- **Source data**

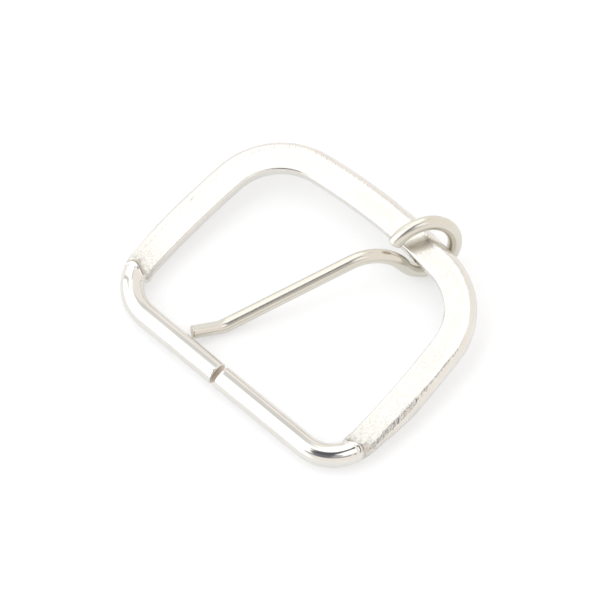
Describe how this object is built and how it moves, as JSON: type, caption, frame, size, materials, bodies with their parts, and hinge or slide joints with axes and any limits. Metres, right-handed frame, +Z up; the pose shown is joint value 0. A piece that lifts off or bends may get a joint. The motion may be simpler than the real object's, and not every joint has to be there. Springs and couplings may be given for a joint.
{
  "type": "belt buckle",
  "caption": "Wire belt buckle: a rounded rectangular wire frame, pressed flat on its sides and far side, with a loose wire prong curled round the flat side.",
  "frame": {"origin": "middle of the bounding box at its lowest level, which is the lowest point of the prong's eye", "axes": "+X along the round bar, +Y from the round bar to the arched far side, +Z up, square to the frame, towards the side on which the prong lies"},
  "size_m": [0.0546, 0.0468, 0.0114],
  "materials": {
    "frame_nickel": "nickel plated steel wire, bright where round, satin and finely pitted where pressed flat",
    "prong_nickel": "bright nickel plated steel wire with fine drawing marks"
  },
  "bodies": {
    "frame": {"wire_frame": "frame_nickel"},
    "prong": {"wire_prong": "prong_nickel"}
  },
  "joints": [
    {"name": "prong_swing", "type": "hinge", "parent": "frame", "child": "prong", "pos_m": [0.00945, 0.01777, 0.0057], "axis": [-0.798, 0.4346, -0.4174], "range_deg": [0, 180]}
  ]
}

- **To do**
Copy out all of the data exactly, leaving nothing out.

- **Task result**
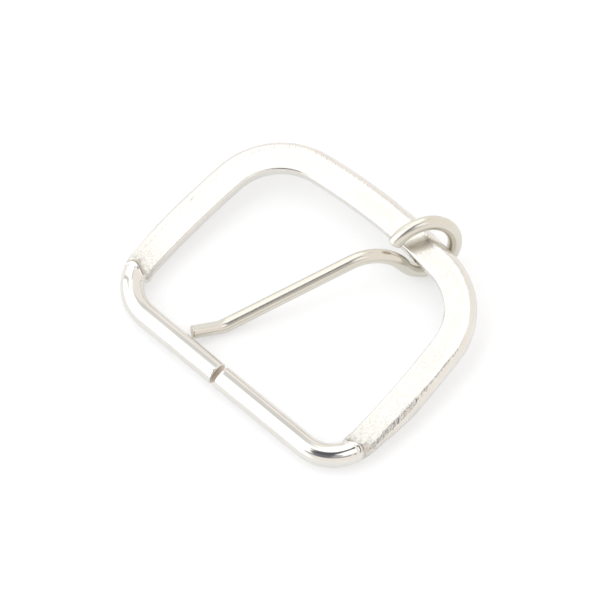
Describe how this object is built and how it moves, as JSON: type, caption, frame, size, materials, bodies with their parts, and hinge or slide joints with axes and any limits. Metres, right-handed frame, +Z up; the pose shown is joint value 0. A piece that lifts off or bends may get a joint. The motion may be simpler than the real object's, and not every joint has to be there. Springs and couplings may be given for a joint.
{
  "type": "belt buckle",
  "caption": "Wire belt buckle: a rounded rectangular wire frame, pressed flat on its sides and far side, with a loose wire prong curled round the flat side.",
  "frame": {"origin": "middle of the bounding box at its lowest level, which is the lowest point of the prong's eye", "axes": "+X along the round bar, +Y from the round bar to the arched far side, +Z up, square to the frame, towards the side on which the prong lies"},
  "size_m": [0.0546, 0.0468, 0.0114],
  "materials": {
    "frame_nickel": "nickel plated steel wire, bright where round, satin and finely pitted where pressed flat",
    "prong_nickel": "bright nickel plated steel wire with fine drawing marks"
  },
  "bodies": {
    "frame": {"wire_frame": "frame_nickel"},
    "prong": {"wire_prong": "prong_nickel"}
  },
  "joints": [
    {"name": "prong_swing", "type": "hinge", "parent": "frame", "child": "prong", "pos_m": [0.00945, 0.01777, 0.0057], "axis": [-0.798, 0.4346, -0.4174], "range_deg": [0, 180]}
  ]
}